Automated Resource Balancer
An Automated Resource Balancer (ARB) is a software-controlled mechanism that allocates and redistributes compute, storage, or network resources across workloads based on predefined policies and real-time metrics, without requiring manual intervention.
Expanded Explanation
1. Technical Function and Core Characteristics
An ARB monitors resource utilization and system performance indicators and then enforces allocation decisions through policies or control loops. It operates through algorithms that evaluate metrics such as Central Processing Unit (CPU) load, memory usage, I/O throughput, and latency to prevent overload and underutilization. Implementations appear in domains such as cluster schedulers, virtualized infrastructure managers, and Software Defined Networking (SDN) controllers.
Core characteristics include continuous telemetry collection, policy-based decision logic, and integration with orchestration or control-plane components that can start, stop, migrate, throttle, or reroute workloads. Many platforms implement these mechanisms using feedback control, heuristics, or optimization routines that run at defined intervals or event triggers to keep resource usage within configured thresholds.
2. Enterprise Usage and Architectural Context
Enterprises use automated resource balancers in data centers, private clouds, and public cloud deployments to maintain service-level objectives such as response time, throughput, and availability. In virtualized and containerized environments, they interact with hypervisors, container orchestrators, or Infrastructure-as-a-Service (IaaS) APIs to adjust placements and allocations across hosts and zones. In networked systems, they may coordinate with load balancers or Traffic Engineering (TE) controllers to manage flow distribution.
Architecturally, an ARB usually sits in the control plane of an infrastructure or platform stack, consuming metrics from monitoring systems and issuing actions through orchestration or management interfaces. Security and compliance teams may define constraints, such as placement policies, tenancy boundaries, or resource quotas, that the balancer must honor when making allocation decisions across clusters, regions, or clouds.

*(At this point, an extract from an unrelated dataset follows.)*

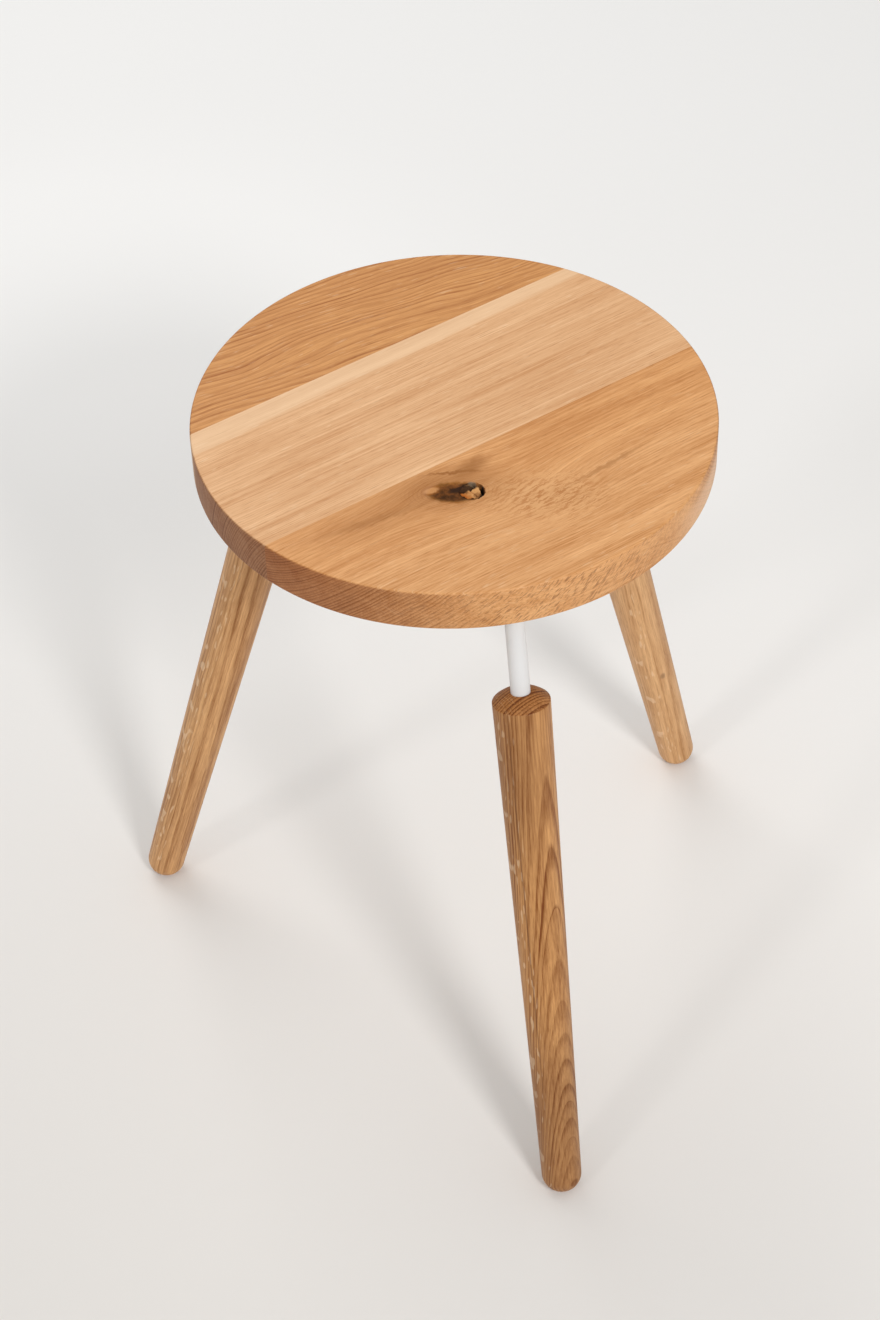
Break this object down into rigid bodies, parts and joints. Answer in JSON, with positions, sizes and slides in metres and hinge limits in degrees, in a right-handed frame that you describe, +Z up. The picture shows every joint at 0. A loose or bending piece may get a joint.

3. Related or Adjacent Technologies
Automated resource balancers relate to workload schedulers, autoscalers, and traffic load balancers, which also manage distribution of work and capacity. Cluster managers such as container orchestration systems and cloud management platforms often embed automated balancing capabilities as part of their scheduling and scaling functions. SDN controllers and application delivery controllers can include automated resource balancing logic for bandwidth, sessions, or connections.
They also align with capacity management, Quality of Service (QoS) control, and policy-based management frameworks defined in standards for cloud and virtualized infrastructures. In observability stacks, automated resource balancing depends on telemetry, metrics pipelines, and alerting rules to trigger or guide reallocation actions, and it may integrate with Service Level Objective (SLO) tooling that evaluates compliance and initiates corrective workflows.
4. Business and Operational Significance
Automated resource balancers support predictable performance levels while avoiding persistent overprovisioning in enterprise environments. By enforcing allocation policies consistently, they help operations teams maintain workload performance within Service Level Agreements (SLAs) under varying demand patterns and infrastructure conditions. This supports capacity planning and cost management in shared-resource environments.
From an operational risk perspective, automated resource balancing reduces dependence on manual interventions for reallocating capacity during load changes or failure scenarios. It helps maintain continuity of services during component degradation, planned maintenance, or workload shifts, and it supports governance requirements such as isolation between tenants or applications in multi-tenant architectures.